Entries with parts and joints
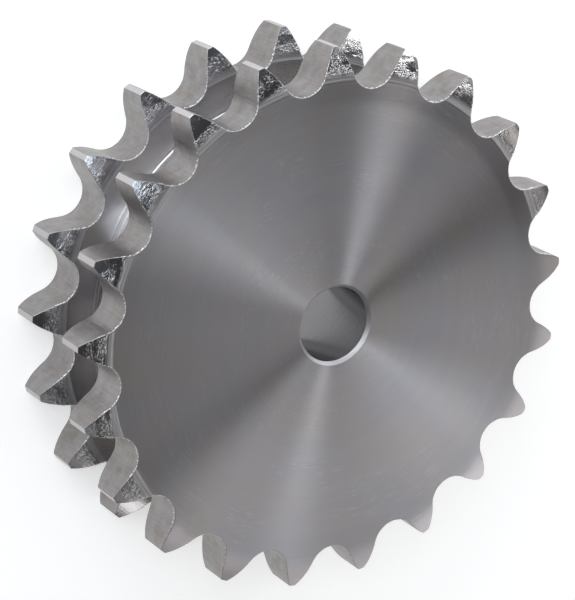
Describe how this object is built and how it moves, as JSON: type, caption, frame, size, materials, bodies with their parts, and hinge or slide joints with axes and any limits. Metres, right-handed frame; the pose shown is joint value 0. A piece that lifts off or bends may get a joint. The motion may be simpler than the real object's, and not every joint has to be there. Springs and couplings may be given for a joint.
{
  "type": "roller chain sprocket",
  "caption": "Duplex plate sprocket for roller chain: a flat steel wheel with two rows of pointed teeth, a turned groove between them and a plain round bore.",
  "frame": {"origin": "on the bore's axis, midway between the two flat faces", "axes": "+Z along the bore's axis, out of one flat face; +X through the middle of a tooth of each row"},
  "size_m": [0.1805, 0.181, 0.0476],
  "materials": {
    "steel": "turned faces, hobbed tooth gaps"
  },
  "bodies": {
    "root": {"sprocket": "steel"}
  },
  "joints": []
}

...

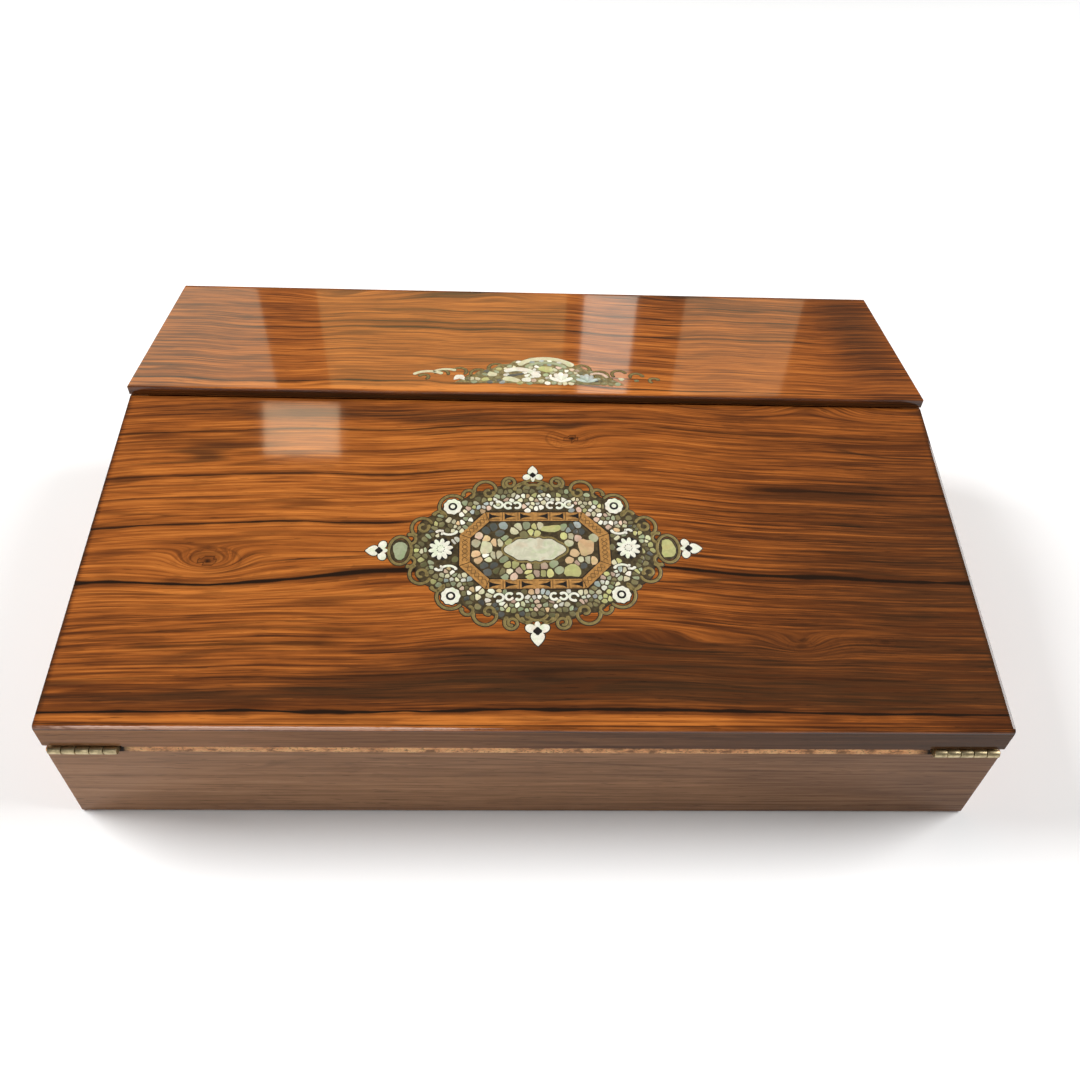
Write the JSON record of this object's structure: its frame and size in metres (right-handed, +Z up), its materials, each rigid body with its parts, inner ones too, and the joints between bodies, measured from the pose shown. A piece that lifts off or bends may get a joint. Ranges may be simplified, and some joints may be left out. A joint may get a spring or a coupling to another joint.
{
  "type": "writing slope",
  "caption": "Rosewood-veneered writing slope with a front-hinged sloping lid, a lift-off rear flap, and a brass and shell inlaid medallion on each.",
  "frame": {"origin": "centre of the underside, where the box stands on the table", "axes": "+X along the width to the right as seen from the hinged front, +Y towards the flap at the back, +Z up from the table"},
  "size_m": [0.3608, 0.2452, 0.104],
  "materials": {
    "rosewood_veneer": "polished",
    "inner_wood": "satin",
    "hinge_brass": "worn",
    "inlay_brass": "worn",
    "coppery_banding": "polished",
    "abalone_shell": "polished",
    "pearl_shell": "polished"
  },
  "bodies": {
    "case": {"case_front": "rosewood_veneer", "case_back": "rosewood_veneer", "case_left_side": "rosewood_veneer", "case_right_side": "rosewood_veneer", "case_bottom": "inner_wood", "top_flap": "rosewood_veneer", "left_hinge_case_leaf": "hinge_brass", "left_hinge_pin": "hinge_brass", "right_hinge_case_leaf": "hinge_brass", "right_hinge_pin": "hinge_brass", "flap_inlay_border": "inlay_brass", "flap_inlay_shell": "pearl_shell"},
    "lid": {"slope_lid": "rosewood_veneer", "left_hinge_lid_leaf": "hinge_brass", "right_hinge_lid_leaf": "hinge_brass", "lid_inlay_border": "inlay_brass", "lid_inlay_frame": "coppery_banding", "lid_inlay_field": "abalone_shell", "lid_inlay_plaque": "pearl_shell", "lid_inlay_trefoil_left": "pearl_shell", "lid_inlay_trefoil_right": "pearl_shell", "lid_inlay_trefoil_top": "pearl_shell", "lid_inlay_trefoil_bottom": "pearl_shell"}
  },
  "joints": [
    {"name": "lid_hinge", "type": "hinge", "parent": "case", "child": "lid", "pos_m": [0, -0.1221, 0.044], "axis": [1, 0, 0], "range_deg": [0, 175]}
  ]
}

* **Task instructions**: Only a number is wanted: how many lines of the material include the word "from".

* **Exercise solution**: 2